Data block:
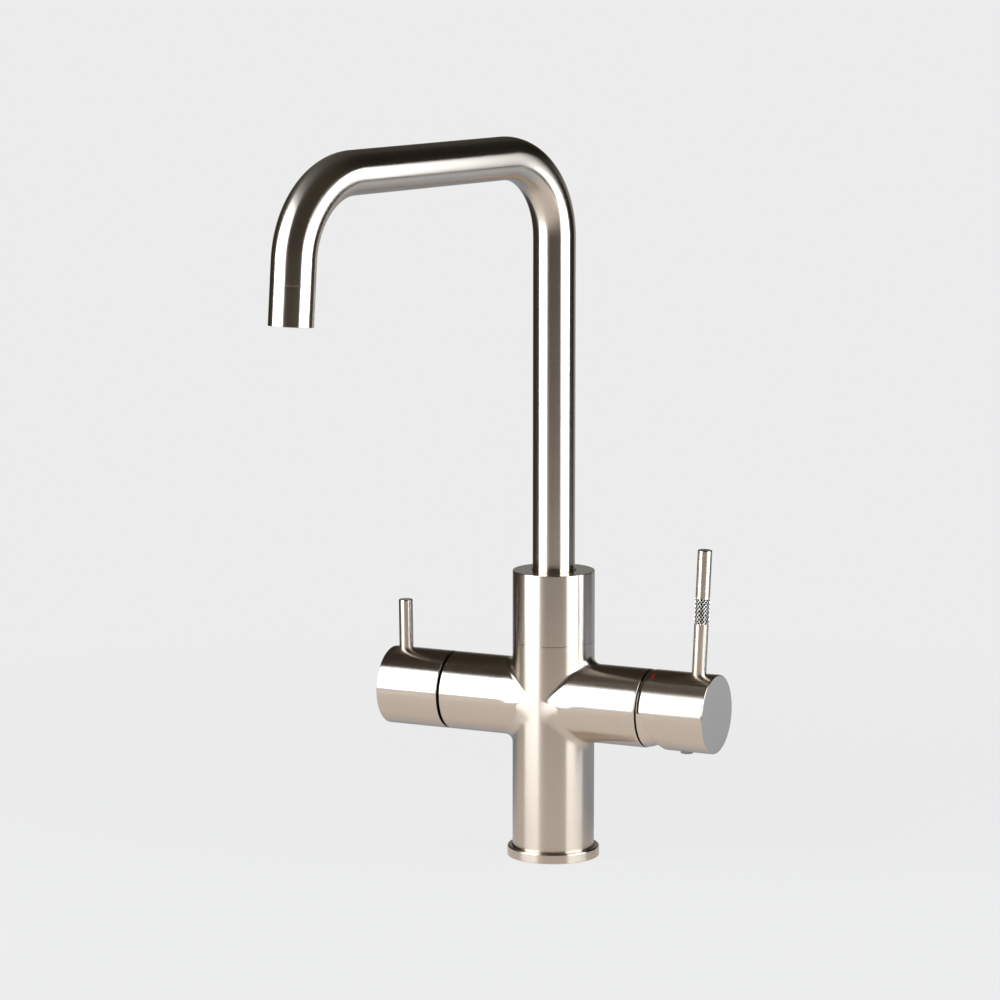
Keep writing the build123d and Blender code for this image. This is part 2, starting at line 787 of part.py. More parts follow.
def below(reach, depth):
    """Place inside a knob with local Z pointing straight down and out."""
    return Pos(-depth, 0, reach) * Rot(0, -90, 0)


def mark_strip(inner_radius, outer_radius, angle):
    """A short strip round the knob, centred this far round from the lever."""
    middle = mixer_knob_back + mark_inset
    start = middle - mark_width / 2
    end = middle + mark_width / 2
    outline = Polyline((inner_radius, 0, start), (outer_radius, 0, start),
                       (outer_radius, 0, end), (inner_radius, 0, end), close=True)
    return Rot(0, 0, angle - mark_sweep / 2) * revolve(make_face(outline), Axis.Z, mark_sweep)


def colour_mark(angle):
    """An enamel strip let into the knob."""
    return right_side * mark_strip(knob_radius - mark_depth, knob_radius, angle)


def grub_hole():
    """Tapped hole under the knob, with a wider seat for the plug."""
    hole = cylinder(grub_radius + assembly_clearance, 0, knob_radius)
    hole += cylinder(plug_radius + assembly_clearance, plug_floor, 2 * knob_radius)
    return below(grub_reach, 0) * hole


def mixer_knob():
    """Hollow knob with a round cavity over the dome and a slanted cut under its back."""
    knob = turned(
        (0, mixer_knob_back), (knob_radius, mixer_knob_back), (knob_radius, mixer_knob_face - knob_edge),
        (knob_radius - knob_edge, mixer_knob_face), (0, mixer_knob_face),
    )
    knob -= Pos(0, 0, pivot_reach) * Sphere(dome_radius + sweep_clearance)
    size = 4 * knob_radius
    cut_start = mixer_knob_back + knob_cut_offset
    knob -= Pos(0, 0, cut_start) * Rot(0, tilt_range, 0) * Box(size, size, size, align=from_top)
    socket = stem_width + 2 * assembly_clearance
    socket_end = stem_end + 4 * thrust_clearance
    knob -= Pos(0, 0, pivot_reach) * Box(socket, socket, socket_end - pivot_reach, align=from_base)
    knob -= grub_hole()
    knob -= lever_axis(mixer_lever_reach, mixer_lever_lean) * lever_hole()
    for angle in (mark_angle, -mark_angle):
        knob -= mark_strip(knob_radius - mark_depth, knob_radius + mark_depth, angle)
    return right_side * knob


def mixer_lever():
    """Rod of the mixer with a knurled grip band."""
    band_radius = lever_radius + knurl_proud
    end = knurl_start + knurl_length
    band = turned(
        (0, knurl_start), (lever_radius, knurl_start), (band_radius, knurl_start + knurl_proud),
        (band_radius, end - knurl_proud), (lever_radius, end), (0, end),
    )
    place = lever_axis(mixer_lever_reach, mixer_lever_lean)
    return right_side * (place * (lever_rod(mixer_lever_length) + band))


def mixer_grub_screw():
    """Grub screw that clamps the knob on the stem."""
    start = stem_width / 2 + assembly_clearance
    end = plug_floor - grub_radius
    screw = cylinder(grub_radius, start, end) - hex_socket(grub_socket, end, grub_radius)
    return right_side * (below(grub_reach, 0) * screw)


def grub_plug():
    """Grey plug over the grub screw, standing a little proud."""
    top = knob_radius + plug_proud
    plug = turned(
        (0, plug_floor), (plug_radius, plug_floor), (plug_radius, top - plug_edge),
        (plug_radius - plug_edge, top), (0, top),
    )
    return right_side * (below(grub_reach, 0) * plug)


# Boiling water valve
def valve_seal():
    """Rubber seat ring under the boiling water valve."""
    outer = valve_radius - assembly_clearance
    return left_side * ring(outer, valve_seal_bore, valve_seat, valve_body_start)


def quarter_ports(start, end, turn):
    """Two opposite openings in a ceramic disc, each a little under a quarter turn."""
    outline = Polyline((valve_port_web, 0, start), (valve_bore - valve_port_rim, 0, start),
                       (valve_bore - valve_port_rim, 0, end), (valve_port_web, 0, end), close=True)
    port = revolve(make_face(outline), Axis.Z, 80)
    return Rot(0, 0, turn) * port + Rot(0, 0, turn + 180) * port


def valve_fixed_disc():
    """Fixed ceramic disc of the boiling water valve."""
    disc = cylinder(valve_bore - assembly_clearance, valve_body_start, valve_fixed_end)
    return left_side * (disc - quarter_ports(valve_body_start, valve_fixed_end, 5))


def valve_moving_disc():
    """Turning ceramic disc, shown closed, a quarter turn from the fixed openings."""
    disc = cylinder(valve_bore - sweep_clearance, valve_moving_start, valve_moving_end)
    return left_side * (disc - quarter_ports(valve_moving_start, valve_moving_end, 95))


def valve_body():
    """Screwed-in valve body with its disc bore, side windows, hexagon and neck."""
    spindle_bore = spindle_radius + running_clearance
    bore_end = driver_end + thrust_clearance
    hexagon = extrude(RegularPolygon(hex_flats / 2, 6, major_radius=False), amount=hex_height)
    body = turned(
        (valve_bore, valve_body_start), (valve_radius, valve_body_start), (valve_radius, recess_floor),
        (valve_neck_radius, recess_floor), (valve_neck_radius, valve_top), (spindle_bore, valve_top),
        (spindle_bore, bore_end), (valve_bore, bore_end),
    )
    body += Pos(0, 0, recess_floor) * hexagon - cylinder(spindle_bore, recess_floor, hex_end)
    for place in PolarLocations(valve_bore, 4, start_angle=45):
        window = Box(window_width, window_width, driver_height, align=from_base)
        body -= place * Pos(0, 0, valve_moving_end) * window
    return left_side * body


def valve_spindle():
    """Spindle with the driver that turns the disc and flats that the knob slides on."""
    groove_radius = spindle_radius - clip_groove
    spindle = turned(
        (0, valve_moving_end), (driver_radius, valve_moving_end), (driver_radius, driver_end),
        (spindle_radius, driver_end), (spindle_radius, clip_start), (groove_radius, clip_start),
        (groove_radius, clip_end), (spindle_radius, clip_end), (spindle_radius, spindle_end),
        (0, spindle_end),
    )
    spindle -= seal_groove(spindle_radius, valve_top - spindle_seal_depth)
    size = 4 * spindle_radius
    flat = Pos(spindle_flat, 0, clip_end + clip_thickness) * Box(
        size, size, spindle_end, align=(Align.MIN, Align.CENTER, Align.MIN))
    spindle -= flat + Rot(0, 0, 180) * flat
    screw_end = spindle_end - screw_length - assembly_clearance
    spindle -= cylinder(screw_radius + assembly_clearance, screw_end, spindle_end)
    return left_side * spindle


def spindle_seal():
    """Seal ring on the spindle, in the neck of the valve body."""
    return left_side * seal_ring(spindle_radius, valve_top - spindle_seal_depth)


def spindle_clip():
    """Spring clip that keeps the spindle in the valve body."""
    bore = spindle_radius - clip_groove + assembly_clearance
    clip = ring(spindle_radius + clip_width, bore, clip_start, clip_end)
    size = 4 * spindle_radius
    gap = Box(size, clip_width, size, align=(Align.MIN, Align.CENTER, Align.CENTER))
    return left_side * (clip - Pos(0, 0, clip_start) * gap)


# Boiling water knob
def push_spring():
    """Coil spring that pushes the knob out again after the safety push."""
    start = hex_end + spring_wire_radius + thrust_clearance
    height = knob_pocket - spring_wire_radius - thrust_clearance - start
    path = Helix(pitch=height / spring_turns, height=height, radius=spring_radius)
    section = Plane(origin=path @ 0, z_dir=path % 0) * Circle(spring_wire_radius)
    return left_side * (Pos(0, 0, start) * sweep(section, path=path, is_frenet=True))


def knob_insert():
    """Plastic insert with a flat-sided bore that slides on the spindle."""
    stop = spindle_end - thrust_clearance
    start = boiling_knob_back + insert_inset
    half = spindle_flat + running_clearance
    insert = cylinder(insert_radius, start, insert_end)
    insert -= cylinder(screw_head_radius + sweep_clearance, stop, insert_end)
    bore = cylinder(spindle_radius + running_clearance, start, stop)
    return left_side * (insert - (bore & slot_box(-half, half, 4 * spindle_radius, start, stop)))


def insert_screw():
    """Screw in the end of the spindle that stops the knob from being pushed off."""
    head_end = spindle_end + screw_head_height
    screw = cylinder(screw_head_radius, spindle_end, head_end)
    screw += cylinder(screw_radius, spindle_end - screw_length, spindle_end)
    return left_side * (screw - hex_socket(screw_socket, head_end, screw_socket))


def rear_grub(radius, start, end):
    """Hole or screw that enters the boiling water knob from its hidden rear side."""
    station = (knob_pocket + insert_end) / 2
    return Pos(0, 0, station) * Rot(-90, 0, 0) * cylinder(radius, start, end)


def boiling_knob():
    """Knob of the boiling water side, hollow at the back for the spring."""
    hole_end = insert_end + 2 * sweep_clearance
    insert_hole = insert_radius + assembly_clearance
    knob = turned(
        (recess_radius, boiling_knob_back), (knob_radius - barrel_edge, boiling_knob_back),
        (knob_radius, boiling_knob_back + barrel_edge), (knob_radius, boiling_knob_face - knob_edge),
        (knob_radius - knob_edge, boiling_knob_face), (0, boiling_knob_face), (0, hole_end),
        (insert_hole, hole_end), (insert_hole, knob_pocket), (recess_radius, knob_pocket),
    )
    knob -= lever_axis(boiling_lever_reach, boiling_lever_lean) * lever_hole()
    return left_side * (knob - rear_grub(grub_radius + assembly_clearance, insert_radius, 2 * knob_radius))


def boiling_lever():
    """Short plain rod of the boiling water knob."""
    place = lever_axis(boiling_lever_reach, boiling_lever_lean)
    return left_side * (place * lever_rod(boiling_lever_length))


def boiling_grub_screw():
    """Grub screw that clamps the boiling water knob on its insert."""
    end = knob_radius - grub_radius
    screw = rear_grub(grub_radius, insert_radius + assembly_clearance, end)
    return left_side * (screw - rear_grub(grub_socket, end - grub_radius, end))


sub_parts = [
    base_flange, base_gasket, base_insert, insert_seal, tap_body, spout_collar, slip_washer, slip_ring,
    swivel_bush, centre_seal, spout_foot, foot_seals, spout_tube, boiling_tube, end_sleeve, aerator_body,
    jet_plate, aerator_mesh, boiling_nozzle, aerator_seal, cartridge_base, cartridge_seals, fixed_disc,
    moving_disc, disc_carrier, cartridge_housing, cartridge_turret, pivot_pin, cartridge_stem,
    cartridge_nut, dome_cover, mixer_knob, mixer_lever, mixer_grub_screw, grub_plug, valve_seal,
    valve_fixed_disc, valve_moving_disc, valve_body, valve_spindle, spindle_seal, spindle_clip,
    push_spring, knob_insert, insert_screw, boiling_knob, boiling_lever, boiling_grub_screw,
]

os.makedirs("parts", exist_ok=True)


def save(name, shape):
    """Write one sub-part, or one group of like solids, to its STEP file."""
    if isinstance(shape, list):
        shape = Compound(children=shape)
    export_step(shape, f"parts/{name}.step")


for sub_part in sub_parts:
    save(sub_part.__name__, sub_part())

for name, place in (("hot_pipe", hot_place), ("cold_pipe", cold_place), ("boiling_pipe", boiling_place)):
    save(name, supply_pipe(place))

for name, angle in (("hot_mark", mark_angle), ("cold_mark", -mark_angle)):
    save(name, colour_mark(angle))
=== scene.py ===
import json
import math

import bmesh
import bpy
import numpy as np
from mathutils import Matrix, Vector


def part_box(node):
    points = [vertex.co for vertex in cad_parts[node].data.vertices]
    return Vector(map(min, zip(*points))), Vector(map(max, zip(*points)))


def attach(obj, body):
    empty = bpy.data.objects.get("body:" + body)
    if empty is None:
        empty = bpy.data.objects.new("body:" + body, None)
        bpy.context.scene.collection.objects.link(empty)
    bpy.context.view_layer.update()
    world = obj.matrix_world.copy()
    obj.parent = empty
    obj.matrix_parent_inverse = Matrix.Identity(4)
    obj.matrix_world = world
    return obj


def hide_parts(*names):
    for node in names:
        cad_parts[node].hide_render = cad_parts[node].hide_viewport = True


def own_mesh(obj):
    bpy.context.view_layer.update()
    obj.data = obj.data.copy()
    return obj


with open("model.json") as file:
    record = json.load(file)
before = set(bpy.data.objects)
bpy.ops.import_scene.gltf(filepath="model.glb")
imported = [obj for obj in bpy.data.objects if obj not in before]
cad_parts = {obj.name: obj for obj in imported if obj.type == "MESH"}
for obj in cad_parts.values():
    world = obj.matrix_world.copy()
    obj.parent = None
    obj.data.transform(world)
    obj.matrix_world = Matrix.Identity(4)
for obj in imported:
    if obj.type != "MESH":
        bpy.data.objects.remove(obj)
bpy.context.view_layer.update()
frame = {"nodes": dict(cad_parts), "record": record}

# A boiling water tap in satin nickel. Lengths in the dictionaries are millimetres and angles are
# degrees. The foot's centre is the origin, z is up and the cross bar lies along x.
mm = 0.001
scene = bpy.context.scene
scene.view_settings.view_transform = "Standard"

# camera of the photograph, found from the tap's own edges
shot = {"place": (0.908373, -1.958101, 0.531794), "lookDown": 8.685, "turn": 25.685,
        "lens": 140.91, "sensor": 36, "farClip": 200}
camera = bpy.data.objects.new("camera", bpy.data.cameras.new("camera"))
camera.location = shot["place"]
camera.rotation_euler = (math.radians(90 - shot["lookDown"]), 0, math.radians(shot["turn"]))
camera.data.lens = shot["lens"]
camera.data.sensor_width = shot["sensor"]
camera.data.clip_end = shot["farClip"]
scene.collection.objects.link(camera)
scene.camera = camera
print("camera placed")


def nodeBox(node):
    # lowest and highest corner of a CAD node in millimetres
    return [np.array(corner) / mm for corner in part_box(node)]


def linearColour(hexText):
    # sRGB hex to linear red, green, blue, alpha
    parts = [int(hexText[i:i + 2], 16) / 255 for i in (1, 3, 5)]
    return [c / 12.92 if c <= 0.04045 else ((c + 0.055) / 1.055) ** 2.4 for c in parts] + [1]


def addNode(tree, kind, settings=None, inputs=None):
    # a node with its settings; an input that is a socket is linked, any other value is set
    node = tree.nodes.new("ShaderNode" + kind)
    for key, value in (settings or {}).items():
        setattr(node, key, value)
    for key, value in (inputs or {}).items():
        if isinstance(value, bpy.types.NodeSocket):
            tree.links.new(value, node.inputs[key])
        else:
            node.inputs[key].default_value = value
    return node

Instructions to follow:
Restate, word for word and with nothing added, the lines from the first line of the listing through the one where "return Pos(-depth, 0, reach)" stands.

The answer:
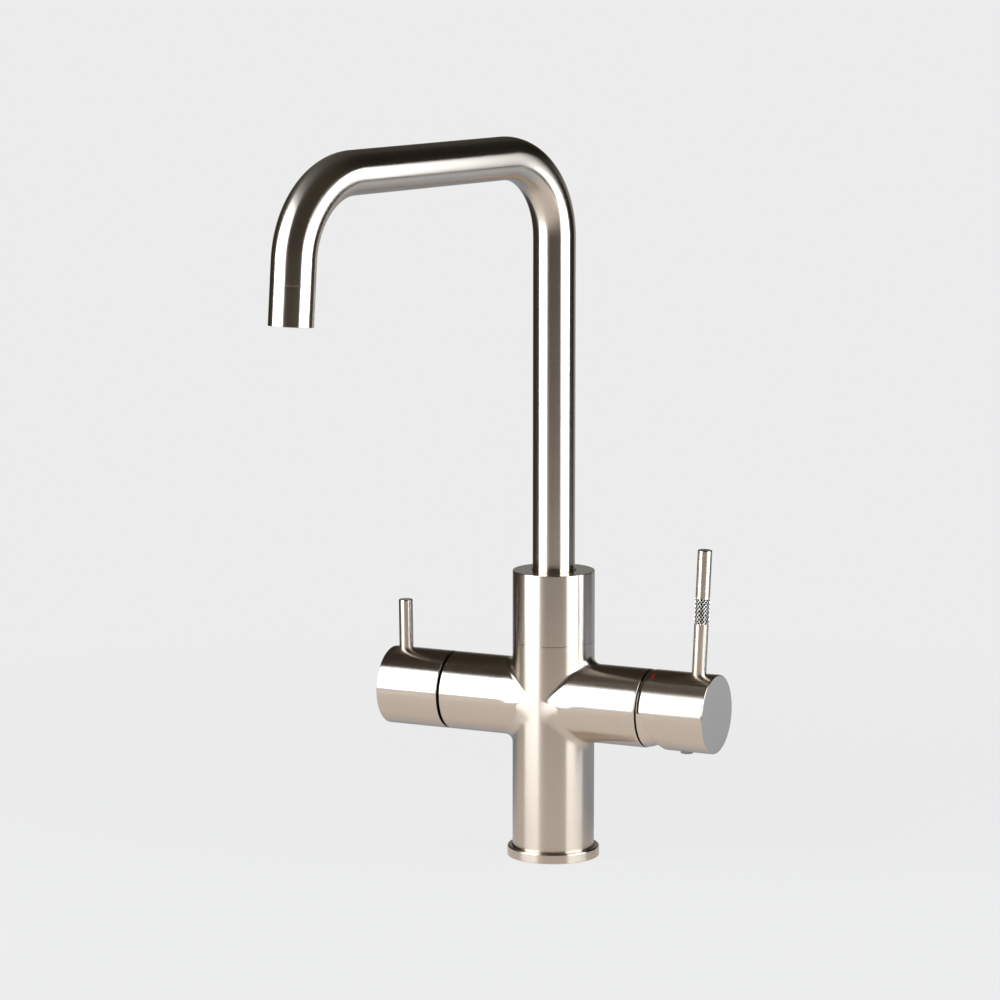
Keep writing the build123d and Blender code for this image. This is part 2, starting at line 787 of part.py. More parts follow.
def below(reach, depth):
    """Place inside a knob with local Z pointing straight down and out."""
    return Pos(-depth, 0, reach) * Rot(0, -90, 0)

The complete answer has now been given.